“We admire at the beauty of creation, at the beautiful order of it, at the glory of the sun, moon, and stars. The sun appears very bright and glorious. So beautiful doth it appear that many nations take it to be the supreme god, and worship it accordingly, but we have much more reason from the beauty of the sun to admire at the invisible glory of that God whose fingers have formed it…
The beauty of trees, plants, and flowers, with which God has bespangled the face of the earth, is delightful. The beautiful frame of the body of man, especially in its perfection, is astonishing. The beauty of the moon and stars is wonderful. The beauty of the highest heavens is transcendent. The excellency of angels and the saints in light is very glorious.
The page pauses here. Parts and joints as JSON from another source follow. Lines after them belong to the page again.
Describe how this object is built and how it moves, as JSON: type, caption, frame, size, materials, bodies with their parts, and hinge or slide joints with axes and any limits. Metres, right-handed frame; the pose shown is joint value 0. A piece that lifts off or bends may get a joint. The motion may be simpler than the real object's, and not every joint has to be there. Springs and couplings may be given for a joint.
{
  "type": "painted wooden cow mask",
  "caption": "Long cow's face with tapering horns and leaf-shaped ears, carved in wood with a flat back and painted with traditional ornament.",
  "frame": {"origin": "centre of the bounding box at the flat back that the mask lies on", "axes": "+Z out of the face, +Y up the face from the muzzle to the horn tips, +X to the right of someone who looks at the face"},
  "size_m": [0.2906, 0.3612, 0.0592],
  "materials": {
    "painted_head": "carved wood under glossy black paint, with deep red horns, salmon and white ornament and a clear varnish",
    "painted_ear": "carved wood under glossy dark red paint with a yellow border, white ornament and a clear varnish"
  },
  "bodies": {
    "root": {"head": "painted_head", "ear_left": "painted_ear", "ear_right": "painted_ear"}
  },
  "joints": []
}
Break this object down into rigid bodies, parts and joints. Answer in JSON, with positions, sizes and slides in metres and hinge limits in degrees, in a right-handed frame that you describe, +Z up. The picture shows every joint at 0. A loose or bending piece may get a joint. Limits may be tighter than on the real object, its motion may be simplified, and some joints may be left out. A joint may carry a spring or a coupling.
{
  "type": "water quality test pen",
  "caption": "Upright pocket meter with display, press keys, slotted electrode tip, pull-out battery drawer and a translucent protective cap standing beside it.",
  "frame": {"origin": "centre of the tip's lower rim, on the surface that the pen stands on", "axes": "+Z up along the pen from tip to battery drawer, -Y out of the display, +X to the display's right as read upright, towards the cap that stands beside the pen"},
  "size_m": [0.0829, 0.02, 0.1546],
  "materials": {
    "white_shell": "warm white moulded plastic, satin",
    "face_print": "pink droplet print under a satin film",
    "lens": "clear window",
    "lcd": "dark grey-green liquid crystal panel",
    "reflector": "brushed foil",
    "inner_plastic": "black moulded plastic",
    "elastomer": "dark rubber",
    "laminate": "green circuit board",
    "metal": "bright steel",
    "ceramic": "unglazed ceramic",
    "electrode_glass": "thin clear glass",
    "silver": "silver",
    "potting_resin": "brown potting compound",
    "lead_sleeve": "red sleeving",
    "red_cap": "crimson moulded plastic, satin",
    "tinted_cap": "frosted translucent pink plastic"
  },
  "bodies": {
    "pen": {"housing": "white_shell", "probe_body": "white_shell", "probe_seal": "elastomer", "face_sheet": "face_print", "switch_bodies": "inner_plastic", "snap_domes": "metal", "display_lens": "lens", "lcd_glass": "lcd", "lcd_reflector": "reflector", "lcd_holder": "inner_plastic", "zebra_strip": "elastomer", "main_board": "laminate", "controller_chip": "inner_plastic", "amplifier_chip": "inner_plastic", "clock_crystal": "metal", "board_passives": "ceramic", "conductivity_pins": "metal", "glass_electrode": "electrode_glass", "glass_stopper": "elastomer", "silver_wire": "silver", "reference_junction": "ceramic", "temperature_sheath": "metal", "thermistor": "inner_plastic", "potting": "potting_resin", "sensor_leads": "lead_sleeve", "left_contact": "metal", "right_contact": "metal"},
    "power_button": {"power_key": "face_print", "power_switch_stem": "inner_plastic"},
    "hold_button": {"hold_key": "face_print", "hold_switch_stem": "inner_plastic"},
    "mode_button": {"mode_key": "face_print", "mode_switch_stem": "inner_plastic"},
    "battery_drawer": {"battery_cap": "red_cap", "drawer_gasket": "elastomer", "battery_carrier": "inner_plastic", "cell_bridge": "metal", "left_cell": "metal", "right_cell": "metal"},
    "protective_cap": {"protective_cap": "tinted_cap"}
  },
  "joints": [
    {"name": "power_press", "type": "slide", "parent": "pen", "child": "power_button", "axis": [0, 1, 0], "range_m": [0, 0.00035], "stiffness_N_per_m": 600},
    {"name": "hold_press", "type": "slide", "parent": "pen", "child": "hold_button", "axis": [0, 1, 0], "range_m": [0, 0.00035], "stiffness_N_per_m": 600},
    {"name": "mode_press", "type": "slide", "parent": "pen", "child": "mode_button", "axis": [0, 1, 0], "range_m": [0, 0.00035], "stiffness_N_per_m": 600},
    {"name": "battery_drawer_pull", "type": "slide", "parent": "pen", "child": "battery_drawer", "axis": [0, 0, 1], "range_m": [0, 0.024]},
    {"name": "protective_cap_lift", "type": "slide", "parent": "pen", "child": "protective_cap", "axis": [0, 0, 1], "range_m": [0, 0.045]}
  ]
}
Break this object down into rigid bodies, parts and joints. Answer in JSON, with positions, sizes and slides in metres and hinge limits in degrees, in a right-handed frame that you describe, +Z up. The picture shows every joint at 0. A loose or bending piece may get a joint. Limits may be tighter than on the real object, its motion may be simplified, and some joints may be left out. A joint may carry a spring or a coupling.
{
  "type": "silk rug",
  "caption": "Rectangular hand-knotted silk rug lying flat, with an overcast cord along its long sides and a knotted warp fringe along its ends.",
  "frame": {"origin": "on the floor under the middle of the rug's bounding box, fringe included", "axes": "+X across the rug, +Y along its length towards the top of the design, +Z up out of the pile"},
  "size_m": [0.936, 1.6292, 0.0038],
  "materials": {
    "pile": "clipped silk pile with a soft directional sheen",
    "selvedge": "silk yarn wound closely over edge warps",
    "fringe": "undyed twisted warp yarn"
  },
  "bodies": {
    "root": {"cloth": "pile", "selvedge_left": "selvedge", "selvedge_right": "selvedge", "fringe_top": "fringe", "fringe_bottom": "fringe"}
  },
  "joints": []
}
But it is all deformity and darkness in comparison of the brighter glories and beauties of the Creator of all, for ‘behold even to the moon, and it shineth not’ (Job 25:5).
That is, think of the excellency of God and the moon will not seem to shine to you, God’s excellency so much outshines it. And the stars are not pure in His sight, and so we know that at the great day when God appears, the sun shall be turned into darkness, shall hide his face as if he were ashamed to see himself so much outshined. And the very angels, they hide their faces before Him. The highest heavens are not clean in His sight.”
–Jonathan Edwards, “God’s Excellencies” in The Works of Jonathan Edwards, Vol. 10, Sermons and Discourses 1720-1723. Ed. Wilson H. Kimnach (New Haven: Yale University Press, 1992), 420-1.